The incentives range from forgoing the entire $4 million if 1,400 jobs are created by 2016, or reducing the amount due to $3,250,000 if 350 jobs are created by then, Nipps said.

Asked about the final payment due on the property, Fiala said that was subject to discussions with PenMar. Fiala said COPT officials have not discussed the possibility of an extension or revamping the arrangement for the final payment.

If COPT transfers the land back to PenMar, “my best guess is no money would change hands,” Callaham said.

Lawsuit blocks plan
COPT is not allowed to develop the land because a federal  judge ordered an environmental review in November 2009 in response to a lawsuit filed in 2005 by area property owners Jim Lemon and Robin Biser.

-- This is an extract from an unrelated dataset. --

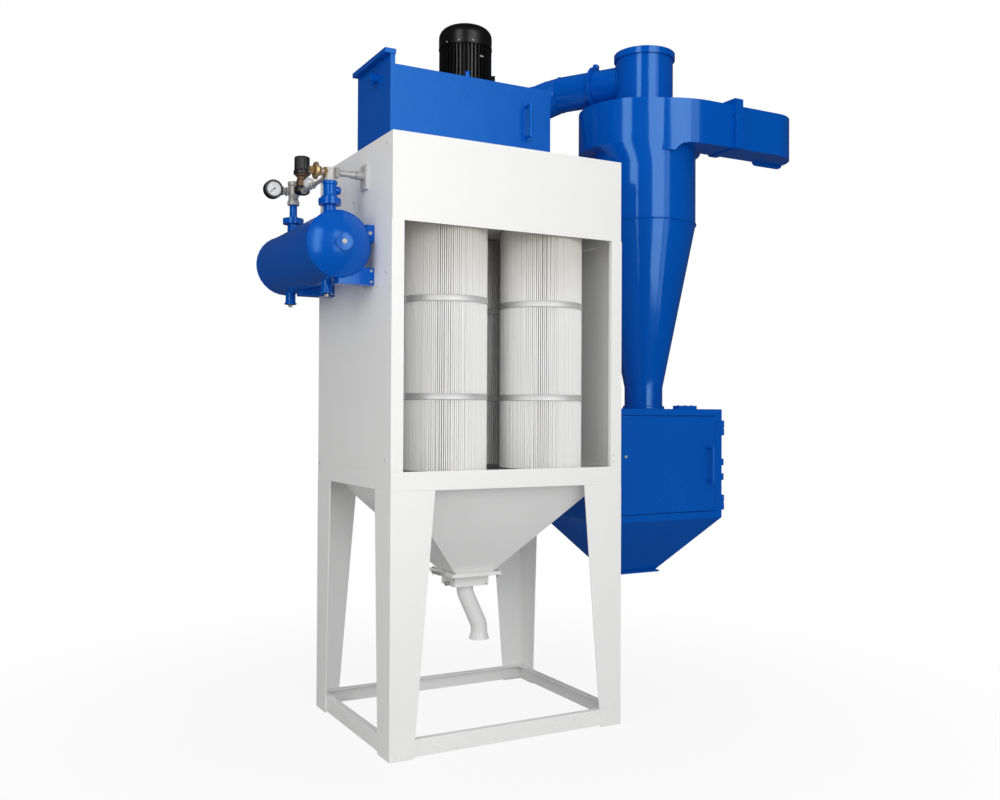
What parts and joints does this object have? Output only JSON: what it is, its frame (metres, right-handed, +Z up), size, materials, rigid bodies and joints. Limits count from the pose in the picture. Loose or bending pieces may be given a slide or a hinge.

Lemon and Biser alleged in the lawsuit filed in U.S. District Court that COPT’s redevelopment plan called for a more development  than the scenarios the Army evaluated in its 1998 Environmental Impact Statement. They also claimed that the plan introduced historical and water-related impacts not evaluated in the 1998 statement.

Del. Andrew A. Serafini, chairman of Washington County’s delegation to the Maryland General Assembly, said he recognizes the lawsuit has created challenges for PenMar Development and COPT, but he has confidence in Nipps and the PenMar board to do everything they can.

“We have been monitoring some of this situation,” said Serafini, R-Washington, who said he gets copies of PenMar board minutes and talks to PenMar officials.

Citing the sensitivity of the issue, and the fact that he’s a financial planner and COPT is a publicly traded company, Serafini said he couldn’t specifically comment about PenMar.

Serafini is a member of the state legislature’s Joint Committee of the Management of Public Funds, which has been investigating what could happen if a municipality files for bankruptcy, he said.

Although the committee has not talked about the former Fort Ritchie site, he wondered if a venture such as the former Army base would revert back to the state.

“Hopefully, it doesn’t come to that,” Serafini said.